Mumbai: The Indian rupee closed stronger against US dollar on Wednesday, tracking gains in its Asian peers.
The home currency closed at 63.59 a dollar, up 0.19% from its Tuesday’s close of 63.72. The rupee opened 63.66, and fell to 63.84 a dollar, or 0.19% down, during the day on worries of fiscal slippage and higher inflation pressure after international crude oil prices hit a three-year high.
Asian currencies were trading higher as dollar weakened after a report that Chinese officials have recommended slowing or halting purchases of Treasuries, fuelling expectations that the world’s largest foreign-exchange reserves holder may favour a shift toward other currencies, Bloomberg reported.
Japanese yen was up 1.14%, Thai Baht 0.54%, China renminbi 0.36%, Singapore dollar 0.32%, China Offshore 0.27%, Malaysian ringgit 0.12%, Indonesian rupiah 0.1%. However, South Korean won was down 0.44%, Taiwan dollar 0.17%, Philippines peso 0.12%.
The dollar index, which measures the US currency’s strength against major currencies, was trading at 92.036, down 0.5% from its previous close of 92.528.

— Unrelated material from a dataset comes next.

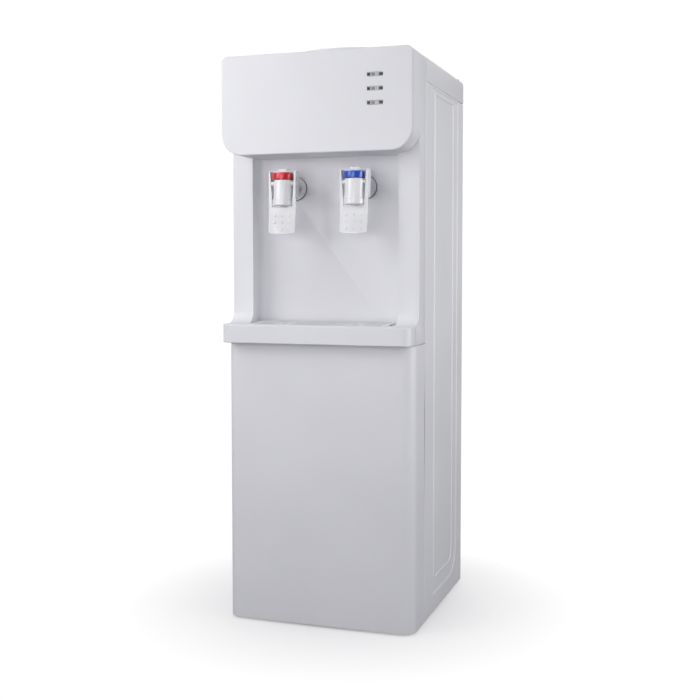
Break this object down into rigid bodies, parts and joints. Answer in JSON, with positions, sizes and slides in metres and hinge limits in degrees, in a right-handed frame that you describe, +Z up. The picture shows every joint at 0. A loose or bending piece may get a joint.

The sentiments were also upbeat on the hopes of more inflows from foreign investors after the government allowed foreign direct investment across several sectors.
The cabinet allowed foreign airlines to invest up to 49% in Air India through government approval route ahead of its proposed privatization. It also approved 100% foreign direct investment in single-brand retail through automatic route. It also tweaked the local sourcing norm by allowing such entities to meet the mandatory 30% local sourcing norm incrementally within a period of five years of opening their first store in India.
The government eased rules to lure foreign investors to revive economic growth that seen expanding slowest pace since 2014. On Friday, the government forecast economic growth slowing to 6.5% in the year to 31 March from 7.1% in the previous year.
The forecast released by the Central Statistics Office assumes that the economy is on a recovery path. The economy grew at 6% in the six months ended 30 September, indicating that it will accelerate to 7% in the second half ending 31 March, if the forecast is to come true.
The 10-year bond yield ended at 7.26% compared to its previous close of 7.37%. Bond yields and prices move in opposite directions.
Traders are cautious ahead of the Index of Industrial Production (IIP) data for November and Consumer Price Index (CPI) data for December on 12 January. According to Bloomberg analysts’ estimates, IIP will be at 4% in November from 2.2% a month ago, while CPI will be at 5.04% in December from 4.88% a month ago.
In the year 2017, the rupee gained 6.35% and Sensex rose 28%, while foreign institutional investors have bought $7.73 billion and $23.27 billion in equity and debt, respectively.